Aim of the exercise:
Reproduce exactly the lines of the material beneath, from the line that contains "color(ball_steel) lay_down() mirror([1, 0, 0])" to the line that contains "cad_parts[node].hide_render = cad_parts[node].hide_viewport", both included, and no other lines.

-- start --

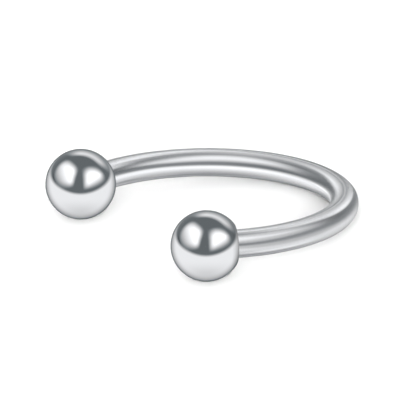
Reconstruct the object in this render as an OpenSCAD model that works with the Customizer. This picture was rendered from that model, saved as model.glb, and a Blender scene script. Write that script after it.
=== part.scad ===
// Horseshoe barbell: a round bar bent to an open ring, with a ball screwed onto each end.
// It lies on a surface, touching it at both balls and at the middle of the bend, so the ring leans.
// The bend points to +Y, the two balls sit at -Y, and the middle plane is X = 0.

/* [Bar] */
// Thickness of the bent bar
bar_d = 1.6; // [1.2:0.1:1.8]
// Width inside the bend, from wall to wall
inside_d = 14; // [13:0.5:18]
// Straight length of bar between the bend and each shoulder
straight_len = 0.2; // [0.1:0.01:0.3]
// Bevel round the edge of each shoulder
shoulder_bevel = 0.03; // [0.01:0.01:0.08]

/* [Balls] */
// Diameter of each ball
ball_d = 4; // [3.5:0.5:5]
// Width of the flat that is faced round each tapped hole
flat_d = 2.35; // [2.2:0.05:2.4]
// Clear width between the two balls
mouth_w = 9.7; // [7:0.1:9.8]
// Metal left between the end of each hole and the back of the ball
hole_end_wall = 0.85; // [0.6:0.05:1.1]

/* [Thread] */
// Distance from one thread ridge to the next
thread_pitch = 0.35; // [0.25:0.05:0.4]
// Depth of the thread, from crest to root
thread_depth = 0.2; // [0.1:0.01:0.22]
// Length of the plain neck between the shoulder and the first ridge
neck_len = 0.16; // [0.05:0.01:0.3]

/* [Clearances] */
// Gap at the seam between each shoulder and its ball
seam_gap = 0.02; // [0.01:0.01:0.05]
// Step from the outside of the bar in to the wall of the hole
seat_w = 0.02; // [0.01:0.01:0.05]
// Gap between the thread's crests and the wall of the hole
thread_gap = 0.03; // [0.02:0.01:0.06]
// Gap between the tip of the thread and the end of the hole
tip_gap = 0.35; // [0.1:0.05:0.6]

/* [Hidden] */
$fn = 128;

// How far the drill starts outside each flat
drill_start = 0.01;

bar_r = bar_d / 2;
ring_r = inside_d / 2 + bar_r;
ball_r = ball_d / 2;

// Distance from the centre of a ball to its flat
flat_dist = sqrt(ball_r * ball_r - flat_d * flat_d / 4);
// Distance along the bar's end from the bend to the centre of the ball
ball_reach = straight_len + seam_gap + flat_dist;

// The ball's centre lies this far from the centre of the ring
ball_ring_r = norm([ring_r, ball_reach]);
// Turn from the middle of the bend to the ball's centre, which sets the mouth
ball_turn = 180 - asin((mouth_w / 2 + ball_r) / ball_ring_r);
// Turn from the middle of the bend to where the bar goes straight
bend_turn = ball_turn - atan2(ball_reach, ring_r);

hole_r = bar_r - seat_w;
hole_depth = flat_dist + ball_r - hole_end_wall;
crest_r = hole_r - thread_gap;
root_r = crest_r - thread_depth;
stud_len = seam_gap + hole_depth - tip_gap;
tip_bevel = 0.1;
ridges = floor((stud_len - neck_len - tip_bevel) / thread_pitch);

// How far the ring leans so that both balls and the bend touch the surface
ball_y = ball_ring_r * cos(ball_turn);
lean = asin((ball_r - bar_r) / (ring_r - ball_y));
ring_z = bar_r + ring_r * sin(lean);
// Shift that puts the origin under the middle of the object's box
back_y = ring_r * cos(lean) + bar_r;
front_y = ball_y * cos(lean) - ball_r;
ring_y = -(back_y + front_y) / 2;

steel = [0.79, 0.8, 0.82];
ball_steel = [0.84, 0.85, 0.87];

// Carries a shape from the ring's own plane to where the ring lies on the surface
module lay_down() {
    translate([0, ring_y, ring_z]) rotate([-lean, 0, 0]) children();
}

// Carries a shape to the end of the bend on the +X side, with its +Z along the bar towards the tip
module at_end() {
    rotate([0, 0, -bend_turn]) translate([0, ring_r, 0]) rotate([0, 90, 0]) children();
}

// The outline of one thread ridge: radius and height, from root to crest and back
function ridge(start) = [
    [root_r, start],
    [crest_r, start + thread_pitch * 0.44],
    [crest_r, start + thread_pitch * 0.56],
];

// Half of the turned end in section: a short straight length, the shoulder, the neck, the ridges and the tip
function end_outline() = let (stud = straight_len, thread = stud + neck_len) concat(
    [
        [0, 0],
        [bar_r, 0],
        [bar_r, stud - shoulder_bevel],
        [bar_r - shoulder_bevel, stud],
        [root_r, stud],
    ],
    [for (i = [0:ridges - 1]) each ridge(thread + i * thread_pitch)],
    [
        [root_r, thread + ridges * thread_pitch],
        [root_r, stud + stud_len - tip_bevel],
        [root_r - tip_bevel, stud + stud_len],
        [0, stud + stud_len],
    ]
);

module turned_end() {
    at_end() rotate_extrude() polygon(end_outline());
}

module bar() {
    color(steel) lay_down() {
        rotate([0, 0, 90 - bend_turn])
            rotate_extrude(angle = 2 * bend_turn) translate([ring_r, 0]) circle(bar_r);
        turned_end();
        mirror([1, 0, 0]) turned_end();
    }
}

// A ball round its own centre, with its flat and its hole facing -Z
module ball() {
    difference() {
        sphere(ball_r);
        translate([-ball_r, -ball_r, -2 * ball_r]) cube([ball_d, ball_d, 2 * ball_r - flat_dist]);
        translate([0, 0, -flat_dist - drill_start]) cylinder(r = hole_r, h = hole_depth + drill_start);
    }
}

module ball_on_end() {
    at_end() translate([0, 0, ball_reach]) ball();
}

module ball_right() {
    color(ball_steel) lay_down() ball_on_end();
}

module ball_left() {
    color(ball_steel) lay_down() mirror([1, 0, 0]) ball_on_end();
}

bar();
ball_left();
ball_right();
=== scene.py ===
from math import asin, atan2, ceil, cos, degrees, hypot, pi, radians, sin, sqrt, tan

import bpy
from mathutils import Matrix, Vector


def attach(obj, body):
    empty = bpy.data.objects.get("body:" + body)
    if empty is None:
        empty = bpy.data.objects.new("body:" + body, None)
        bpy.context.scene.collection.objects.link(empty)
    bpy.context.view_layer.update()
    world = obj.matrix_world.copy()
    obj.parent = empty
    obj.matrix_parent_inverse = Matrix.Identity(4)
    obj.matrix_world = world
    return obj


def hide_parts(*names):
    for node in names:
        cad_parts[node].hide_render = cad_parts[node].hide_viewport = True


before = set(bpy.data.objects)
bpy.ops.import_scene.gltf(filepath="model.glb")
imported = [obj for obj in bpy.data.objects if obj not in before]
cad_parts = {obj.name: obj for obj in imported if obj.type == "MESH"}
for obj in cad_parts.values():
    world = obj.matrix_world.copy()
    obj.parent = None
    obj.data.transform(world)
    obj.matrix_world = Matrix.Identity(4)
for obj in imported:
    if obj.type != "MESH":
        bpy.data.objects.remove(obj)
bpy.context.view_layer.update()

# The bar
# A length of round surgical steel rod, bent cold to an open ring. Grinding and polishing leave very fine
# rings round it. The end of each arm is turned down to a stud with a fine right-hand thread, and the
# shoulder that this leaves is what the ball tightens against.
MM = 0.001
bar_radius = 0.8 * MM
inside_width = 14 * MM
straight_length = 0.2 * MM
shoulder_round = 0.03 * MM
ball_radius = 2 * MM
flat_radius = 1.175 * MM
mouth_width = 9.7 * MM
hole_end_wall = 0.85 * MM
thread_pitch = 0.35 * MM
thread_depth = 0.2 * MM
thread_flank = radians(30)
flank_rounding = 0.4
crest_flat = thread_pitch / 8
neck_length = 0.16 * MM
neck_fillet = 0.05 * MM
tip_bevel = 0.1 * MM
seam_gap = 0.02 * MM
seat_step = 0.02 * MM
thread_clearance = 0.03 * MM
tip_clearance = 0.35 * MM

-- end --

Solved exercise:
    color(ball_steel) lay_down() mirror([1, 0, 0]) ball_on_end();
}

bar();
ball_left();
ball_right();
=== scene.py ===
from math import asin, atan2, ceil, cos, degrees, hypot, pi, radians, sin, sqrt, tan

import bpy
from mathutils import Matrix, Vector


def attach(obj, body):
    empty = bpy.data.objects.get("body:" + body)
    if empty is None:
        empty = bpy.data.objects.new("body:" + body, None)
        bpy.context.scene.collection.objects.link(empty)
    bpy.context.view_layer.update()
    world = obj.matrix_world.copy()
    obj.parent = empty
    obj.matrix_parent_inverse = Matrix.Identity(4)
    obj.matrix_world = world
    return obj


def hide_parts(*names):
    for node in names:
        cad_parts[node].hide_render = cad_parts[node].hide_viewport = True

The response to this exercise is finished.